Return only the lines between the line holding "loft(sections=slices)" and the line holding "if empty is", the two boundary lines included, exactly as they appear.
┌────────
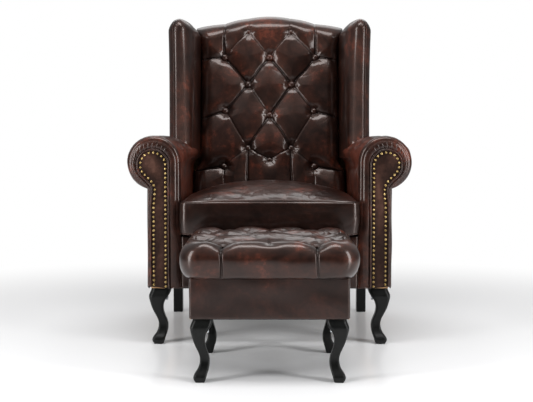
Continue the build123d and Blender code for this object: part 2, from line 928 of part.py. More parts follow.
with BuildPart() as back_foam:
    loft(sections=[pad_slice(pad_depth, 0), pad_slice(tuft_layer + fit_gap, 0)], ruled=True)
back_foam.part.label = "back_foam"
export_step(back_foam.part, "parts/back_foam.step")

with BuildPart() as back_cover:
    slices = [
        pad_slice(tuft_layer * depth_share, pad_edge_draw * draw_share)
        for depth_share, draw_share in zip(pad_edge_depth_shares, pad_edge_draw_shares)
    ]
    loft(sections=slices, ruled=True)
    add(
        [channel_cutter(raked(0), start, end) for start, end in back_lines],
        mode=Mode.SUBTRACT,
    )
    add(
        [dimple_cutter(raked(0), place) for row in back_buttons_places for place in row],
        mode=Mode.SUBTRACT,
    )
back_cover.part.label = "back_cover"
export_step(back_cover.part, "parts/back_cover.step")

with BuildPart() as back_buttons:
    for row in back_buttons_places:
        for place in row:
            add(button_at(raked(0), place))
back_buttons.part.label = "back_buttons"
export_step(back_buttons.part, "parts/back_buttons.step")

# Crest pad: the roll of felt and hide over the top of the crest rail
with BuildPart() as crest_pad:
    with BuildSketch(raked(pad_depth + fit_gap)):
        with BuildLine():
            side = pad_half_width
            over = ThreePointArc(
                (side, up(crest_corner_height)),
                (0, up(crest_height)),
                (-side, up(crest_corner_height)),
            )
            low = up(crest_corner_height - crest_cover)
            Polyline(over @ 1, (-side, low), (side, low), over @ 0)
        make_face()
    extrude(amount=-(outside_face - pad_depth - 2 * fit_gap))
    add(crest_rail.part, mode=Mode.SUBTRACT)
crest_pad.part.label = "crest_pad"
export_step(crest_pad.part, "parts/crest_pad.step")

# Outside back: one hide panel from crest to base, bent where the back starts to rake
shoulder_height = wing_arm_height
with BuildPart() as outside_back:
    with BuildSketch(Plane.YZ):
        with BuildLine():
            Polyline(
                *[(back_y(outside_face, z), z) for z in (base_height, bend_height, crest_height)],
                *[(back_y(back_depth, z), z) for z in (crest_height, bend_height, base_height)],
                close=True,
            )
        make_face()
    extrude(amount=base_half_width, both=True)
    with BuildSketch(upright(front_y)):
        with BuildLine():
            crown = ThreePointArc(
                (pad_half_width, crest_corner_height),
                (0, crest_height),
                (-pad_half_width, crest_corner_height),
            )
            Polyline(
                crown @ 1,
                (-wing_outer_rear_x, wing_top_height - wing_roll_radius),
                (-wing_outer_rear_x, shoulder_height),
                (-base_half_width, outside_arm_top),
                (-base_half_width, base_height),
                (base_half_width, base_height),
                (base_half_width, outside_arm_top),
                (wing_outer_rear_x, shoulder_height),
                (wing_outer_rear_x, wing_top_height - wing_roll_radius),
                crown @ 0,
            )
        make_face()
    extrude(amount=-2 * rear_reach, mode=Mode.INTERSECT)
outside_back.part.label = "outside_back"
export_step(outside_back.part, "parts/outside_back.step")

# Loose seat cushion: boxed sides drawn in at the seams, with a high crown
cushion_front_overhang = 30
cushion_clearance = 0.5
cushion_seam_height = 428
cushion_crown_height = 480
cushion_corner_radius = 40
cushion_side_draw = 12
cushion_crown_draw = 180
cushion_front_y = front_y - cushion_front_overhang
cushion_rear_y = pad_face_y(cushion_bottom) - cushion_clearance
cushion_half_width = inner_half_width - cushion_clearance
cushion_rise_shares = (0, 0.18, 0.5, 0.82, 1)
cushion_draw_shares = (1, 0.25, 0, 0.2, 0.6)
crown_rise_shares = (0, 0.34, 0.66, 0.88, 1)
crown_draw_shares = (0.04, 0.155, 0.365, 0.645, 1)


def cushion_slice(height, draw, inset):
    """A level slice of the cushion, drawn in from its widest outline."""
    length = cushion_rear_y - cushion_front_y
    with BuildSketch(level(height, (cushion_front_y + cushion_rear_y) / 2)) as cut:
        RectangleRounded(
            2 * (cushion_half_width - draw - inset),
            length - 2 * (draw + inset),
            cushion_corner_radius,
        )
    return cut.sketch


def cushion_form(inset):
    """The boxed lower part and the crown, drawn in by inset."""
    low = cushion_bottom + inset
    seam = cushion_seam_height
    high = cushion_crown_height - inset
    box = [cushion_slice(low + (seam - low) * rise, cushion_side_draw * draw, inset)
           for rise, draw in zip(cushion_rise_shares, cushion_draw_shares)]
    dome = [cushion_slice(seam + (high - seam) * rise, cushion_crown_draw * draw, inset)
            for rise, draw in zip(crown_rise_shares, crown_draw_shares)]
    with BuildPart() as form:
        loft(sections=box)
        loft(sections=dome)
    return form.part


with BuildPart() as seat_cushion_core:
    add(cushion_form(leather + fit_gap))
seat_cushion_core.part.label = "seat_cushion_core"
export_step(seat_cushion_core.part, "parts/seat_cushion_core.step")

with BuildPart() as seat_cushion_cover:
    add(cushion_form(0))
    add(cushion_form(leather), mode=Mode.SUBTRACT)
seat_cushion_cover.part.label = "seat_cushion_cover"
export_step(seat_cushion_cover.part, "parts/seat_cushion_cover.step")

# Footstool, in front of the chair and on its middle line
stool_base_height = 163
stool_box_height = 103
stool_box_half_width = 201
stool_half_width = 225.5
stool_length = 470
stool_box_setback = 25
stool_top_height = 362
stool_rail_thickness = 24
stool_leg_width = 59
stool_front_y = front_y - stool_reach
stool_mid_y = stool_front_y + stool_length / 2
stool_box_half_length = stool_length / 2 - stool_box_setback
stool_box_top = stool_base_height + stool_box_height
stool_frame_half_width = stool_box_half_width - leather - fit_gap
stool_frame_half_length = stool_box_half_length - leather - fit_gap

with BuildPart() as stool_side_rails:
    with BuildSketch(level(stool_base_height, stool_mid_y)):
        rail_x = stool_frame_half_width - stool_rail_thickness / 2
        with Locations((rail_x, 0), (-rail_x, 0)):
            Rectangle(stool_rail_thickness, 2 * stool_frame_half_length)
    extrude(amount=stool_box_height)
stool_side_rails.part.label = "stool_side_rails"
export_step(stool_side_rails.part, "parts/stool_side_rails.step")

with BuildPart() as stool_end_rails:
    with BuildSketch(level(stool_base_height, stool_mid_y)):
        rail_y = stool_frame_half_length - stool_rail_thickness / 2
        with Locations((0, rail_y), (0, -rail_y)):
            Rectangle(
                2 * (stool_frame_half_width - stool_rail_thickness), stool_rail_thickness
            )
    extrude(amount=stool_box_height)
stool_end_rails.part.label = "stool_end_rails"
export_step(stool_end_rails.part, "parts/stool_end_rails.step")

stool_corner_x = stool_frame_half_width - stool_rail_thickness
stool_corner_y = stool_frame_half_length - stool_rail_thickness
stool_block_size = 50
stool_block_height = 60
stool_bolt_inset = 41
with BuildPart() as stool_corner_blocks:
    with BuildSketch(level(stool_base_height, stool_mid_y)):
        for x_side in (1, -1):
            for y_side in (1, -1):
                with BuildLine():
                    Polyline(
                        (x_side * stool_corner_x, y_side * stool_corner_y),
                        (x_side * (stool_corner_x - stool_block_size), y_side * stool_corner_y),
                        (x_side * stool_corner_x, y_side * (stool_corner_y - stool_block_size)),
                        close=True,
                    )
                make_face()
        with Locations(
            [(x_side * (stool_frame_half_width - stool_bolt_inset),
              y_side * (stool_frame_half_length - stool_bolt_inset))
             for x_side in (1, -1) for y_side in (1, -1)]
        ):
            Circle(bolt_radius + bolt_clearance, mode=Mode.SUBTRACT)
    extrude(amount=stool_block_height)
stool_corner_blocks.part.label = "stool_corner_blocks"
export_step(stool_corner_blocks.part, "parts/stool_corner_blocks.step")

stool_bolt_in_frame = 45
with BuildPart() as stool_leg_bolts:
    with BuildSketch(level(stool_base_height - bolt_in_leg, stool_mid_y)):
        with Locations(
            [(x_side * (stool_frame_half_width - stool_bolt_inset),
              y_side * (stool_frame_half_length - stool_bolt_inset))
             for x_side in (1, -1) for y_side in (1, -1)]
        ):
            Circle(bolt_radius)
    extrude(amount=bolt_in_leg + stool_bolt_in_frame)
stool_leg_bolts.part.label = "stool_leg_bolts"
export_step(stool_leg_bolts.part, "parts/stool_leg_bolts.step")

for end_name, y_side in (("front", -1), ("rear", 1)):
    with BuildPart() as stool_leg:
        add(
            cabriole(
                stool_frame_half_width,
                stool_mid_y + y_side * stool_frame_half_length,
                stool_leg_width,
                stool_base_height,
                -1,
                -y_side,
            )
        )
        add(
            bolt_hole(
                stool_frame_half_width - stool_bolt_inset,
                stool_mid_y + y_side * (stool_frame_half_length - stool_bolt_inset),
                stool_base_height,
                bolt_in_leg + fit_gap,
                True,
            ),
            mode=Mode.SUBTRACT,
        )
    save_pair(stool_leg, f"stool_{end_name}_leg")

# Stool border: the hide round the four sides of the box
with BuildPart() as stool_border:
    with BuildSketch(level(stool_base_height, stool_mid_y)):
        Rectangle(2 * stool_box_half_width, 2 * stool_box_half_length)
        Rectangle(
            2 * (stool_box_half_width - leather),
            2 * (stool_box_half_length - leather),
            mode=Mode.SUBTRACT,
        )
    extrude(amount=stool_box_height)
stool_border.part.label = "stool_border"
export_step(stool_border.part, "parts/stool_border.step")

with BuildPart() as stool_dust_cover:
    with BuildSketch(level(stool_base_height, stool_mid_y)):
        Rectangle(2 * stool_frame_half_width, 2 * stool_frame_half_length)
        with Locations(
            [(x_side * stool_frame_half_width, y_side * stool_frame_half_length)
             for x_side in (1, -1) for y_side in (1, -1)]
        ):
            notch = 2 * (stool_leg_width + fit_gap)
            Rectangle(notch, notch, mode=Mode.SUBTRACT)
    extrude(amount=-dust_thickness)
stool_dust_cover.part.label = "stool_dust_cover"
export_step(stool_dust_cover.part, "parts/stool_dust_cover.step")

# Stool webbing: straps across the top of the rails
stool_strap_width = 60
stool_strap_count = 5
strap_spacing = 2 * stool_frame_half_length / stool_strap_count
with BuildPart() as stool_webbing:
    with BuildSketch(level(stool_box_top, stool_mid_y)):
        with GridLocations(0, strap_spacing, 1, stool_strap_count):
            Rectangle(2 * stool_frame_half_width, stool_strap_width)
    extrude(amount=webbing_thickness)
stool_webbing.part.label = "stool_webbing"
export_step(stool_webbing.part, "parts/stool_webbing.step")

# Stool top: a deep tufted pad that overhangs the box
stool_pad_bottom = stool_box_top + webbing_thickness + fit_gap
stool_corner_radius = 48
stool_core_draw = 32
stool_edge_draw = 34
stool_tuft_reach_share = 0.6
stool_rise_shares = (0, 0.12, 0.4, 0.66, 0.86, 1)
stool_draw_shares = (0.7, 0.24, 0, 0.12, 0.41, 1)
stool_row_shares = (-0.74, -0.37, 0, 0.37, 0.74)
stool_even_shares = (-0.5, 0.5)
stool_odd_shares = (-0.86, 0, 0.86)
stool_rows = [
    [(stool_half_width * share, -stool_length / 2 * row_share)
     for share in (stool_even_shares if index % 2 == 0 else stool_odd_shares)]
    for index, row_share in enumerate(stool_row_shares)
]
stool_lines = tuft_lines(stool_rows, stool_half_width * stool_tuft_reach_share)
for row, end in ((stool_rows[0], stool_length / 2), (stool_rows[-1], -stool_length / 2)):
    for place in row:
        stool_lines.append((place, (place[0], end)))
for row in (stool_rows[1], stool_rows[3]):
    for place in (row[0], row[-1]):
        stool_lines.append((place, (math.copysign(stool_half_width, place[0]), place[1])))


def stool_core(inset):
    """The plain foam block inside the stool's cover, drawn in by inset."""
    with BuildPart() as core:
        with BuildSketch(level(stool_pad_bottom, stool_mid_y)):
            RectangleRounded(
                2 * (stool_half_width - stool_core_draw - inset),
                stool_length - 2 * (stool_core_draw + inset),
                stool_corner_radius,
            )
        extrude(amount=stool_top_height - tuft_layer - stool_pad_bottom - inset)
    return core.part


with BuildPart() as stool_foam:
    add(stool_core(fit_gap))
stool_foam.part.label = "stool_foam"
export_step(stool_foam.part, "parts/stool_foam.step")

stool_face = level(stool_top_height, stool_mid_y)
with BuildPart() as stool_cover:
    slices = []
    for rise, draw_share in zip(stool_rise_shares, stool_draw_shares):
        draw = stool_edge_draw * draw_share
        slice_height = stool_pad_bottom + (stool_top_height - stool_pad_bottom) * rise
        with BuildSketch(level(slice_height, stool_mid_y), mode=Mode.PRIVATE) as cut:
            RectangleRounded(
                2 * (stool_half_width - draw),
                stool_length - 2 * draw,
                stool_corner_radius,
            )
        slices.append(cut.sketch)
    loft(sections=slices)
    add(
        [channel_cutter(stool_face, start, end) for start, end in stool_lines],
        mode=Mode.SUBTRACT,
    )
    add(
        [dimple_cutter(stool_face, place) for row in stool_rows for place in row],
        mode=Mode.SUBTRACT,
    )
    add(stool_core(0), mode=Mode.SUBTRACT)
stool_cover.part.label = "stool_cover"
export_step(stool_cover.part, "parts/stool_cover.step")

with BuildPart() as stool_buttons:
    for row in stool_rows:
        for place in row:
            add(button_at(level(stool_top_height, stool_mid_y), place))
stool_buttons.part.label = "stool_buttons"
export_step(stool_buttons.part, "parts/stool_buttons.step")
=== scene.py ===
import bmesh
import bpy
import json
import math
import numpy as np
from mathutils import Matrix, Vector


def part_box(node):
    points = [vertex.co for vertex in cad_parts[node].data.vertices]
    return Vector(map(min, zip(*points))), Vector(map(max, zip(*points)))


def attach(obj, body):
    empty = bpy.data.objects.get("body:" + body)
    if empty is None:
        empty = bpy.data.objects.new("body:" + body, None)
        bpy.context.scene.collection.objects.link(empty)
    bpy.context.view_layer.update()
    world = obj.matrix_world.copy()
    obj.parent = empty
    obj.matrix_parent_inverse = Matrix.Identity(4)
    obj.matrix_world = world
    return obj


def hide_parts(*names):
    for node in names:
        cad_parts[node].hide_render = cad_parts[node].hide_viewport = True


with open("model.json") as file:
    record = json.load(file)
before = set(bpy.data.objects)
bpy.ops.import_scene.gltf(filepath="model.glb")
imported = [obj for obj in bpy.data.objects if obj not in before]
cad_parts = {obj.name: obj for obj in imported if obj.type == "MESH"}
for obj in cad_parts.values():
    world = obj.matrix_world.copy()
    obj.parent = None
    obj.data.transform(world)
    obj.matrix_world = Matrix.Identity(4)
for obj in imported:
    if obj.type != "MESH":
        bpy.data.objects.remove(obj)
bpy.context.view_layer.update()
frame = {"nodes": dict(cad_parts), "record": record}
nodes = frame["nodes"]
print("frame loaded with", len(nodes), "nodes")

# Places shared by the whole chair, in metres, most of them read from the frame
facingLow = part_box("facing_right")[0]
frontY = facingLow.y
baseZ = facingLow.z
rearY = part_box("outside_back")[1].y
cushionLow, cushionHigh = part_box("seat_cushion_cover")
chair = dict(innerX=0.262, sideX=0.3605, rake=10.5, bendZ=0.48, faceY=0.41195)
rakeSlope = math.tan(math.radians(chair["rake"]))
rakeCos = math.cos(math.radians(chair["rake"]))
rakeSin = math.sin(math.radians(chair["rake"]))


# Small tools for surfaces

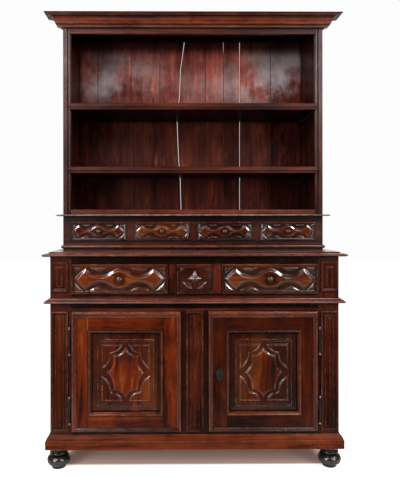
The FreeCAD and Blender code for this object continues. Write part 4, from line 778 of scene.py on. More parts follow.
└────────
● **Response below**
    loft(sections=slices)
    add(
        [channel_cutter(stool_face, start, end) for start, end in stool_lines],
        mode=Mode.SUBTRACT,
    )
    add(
        [dimple_cutter(stool_face, place) for row in stool_rows for place in row],
        mode=Mode.SUBTRACT,
    )
    add(stool_core(0), mode=Mode.SUBTRACT)
stool_cover.part.label = "stool_cover"
export_step(stool_cover.part, "parts/stool_cover.step")

with BuildPart() as stool_buttons:
    for row in stool_rows:
        for place in row:
            add(button_at(level(stool_top_height, stool_mid_y), place))
stool_buttons.part.label = "stool_buttons"
export_step(stool_buttons.part, "parts/stool_buttons.step")
=== scene.py ===
import bmesh
import bpy
import json
import math
import numpy as np
from mathutils import Matrix, Vector


def part_box(node):
    points = [vertex.co for vertex in cad_parts[node].data.vertices]
    return Vector(map(min, zip(*points))), Vector(map(max, zip(*points)))


def attach(obj, body):
    empty = bpy.data.objects.get("body:" + body)
    if empty is None:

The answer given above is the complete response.